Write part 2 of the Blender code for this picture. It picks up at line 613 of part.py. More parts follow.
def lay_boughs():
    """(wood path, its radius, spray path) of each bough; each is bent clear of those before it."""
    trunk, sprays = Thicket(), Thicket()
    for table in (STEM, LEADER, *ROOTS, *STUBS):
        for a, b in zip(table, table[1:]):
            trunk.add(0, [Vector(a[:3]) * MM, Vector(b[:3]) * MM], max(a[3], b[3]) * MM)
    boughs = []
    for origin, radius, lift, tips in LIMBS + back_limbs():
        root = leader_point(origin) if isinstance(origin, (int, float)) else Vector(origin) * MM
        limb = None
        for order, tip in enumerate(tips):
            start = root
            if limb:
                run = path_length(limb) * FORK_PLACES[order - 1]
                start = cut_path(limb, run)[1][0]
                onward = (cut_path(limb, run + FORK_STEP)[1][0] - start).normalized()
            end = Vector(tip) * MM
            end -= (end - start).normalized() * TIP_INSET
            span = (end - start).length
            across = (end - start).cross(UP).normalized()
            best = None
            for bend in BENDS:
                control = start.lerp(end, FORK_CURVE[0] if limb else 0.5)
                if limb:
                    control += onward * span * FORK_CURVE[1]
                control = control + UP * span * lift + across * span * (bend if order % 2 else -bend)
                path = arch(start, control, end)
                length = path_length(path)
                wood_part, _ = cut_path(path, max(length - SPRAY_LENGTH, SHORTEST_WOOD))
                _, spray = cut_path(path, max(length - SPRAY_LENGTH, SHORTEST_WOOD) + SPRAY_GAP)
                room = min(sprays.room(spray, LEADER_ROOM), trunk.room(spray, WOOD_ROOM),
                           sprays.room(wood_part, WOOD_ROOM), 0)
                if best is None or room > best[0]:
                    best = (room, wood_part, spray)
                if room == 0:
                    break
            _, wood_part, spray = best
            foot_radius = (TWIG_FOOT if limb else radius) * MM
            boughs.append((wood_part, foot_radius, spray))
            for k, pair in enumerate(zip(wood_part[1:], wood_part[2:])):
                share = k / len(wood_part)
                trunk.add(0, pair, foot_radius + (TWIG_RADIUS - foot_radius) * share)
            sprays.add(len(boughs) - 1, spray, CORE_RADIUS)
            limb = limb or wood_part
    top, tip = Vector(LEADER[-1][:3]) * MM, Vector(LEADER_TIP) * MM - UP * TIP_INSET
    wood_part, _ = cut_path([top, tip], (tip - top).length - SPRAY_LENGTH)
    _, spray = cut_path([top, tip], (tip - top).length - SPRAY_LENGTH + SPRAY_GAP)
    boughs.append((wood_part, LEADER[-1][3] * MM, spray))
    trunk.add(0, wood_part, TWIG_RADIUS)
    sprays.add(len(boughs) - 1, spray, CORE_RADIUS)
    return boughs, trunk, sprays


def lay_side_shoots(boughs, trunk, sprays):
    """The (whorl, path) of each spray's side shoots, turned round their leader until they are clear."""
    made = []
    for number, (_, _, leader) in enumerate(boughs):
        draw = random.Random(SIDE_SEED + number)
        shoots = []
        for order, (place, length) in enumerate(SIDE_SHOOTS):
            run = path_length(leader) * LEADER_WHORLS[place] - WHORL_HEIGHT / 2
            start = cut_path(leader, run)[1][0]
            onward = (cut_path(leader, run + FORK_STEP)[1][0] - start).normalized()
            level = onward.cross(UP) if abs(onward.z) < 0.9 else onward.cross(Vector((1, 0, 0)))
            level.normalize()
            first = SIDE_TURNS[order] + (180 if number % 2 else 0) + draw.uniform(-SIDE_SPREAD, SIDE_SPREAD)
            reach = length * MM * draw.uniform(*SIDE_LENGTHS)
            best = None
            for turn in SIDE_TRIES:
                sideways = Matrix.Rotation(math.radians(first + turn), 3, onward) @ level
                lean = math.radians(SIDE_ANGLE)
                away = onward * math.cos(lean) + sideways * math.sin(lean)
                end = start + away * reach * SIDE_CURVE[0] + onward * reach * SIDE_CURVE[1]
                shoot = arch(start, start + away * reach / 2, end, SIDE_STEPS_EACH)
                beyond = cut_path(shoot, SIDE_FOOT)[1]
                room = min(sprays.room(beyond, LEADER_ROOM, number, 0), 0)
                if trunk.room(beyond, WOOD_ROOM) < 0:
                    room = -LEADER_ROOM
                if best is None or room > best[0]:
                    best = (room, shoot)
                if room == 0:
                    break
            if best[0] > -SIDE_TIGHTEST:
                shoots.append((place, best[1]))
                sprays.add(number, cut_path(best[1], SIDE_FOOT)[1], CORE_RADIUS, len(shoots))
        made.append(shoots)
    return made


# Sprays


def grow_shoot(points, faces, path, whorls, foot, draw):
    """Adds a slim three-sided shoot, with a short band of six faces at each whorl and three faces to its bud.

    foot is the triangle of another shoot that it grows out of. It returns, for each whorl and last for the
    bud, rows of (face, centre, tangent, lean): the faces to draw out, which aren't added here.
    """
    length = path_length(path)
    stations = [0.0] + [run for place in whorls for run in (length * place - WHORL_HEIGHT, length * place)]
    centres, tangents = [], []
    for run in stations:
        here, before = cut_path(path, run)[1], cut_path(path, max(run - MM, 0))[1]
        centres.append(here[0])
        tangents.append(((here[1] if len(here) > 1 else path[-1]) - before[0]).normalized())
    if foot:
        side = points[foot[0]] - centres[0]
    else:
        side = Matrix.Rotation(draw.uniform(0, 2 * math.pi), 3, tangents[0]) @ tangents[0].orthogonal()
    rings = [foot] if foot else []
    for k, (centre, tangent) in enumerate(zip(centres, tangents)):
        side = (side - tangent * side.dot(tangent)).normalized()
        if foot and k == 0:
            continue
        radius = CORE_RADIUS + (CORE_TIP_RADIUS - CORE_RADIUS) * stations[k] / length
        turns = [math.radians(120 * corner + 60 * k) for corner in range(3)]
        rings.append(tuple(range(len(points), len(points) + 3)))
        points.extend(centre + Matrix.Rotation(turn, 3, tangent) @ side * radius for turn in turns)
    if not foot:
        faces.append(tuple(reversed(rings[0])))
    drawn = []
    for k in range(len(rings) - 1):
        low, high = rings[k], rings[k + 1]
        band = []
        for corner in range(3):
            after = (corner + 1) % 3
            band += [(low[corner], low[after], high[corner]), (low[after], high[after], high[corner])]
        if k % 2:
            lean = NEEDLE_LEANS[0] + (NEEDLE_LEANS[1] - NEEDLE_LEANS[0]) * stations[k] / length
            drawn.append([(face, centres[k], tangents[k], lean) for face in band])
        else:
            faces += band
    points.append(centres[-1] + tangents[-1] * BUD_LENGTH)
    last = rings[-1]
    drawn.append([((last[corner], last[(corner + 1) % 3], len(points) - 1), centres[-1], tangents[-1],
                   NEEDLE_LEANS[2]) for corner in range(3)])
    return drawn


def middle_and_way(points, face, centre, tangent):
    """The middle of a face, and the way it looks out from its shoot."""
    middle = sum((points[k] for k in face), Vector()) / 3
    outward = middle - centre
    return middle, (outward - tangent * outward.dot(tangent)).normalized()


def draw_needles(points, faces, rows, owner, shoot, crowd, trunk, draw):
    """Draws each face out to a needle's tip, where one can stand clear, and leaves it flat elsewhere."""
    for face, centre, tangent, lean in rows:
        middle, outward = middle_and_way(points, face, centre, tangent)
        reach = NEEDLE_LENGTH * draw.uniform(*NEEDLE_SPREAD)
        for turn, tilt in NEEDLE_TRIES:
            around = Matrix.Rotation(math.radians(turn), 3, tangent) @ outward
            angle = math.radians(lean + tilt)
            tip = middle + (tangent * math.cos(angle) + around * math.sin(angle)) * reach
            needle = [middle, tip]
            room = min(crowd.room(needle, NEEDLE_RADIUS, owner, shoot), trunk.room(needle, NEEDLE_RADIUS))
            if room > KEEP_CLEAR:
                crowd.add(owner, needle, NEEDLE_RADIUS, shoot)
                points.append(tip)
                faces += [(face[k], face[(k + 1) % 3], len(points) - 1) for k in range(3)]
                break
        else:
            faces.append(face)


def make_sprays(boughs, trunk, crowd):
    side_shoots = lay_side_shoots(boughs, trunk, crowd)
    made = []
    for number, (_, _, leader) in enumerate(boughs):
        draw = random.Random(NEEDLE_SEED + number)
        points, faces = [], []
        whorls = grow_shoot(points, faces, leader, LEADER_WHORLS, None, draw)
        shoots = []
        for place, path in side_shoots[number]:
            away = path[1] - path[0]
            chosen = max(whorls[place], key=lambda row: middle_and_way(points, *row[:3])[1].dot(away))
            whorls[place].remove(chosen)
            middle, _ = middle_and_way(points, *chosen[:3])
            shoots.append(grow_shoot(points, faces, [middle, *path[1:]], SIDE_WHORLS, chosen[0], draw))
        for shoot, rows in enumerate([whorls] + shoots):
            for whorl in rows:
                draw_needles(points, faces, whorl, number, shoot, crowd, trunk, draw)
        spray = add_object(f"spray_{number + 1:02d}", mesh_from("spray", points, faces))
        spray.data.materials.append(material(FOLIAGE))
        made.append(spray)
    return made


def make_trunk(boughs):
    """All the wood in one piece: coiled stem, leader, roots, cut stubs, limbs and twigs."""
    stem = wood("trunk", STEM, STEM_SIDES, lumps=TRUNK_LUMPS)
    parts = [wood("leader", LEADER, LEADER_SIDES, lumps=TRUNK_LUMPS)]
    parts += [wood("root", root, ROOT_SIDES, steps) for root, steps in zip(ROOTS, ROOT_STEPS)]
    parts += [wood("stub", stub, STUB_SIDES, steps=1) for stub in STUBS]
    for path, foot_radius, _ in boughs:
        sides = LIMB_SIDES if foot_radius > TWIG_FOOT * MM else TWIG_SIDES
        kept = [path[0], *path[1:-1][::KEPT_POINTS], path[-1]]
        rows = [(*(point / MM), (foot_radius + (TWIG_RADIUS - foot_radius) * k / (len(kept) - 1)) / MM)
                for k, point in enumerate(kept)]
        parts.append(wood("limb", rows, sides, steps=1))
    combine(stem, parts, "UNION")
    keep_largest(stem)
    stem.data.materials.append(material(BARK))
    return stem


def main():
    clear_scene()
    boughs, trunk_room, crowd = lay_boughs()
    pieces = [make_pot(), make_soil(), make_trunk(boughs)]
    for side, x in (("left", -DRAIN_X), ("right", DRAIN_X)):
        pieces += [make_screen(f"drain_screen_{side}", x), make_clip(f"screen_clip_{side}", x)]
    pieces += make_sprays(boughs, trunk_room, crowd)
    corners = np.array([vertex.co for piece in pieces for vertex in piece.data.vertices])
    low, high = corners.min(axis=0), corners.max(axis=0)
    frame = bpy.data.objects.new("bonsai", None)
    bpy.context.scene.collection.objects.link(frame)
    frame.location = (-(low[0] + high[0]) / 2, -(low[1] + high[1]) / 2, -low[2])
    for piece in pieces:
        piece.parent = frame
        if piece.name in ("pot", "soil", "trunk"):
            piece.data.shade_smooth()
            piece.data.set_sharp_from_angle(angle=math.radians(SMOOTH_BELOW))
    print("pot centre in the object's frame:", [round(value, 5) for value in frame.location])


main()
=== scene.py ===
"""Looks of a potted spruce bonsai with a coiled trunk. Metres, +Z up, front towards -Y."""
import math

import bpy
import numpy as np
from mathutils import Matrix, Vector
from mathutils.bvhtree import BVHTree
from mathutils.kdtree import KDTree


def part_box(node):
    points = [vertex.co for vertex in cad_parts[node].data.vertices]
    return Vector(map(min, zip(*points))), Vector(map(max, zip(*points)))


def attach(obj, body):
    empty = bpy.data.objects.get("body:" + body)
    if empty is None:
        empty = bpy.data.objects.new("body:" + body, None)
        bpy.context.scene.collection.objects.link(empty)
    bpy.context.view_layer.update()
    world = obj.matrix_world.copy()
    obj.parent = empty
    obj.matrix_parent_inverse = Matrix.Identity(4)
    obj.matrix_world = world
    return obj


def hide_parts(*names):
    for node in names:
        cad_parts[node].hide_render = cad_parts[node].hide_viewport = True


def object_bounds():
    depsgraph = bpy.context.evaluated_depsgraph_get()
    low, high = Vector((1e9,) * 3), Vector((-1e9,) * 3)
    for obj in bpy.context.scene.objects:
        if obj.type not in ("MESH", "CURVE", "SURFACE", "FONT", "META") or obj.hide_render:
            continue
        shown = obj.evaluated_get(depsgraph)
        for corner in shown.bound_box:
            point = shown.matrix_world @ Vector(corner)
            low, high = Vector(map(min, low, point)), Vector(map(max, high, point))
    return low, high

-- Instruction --
Everything from the line containing "points = [vertex.co" down to the line containing "for node in" should be repeated exactly, with both end lines kept and no other lines added.

-- Written solution --
    points = [vertex.co for vertex in cad_parts[node].data.vertices]
    return Vector(map(min, zip(*points))), Vector(map(max, zip(*points)))


def attach(obj, body):
    empty = bpy.data.objects.get("body:" + body)
    if empty is None:
        empty = bpy.data.objects.new("body:" + body, None)
        bpy.context.scene.collection.objects.link(empty)
    bpy.context.view_layer.update()
    world = obj.matrix_world.copy()
    obj.parent = empty
    obj.matrix_parent_inverse = Matrix.Identity(4)
    obj.matrix_world = world
    return obj


def hide_parts(*names):
    for node in names:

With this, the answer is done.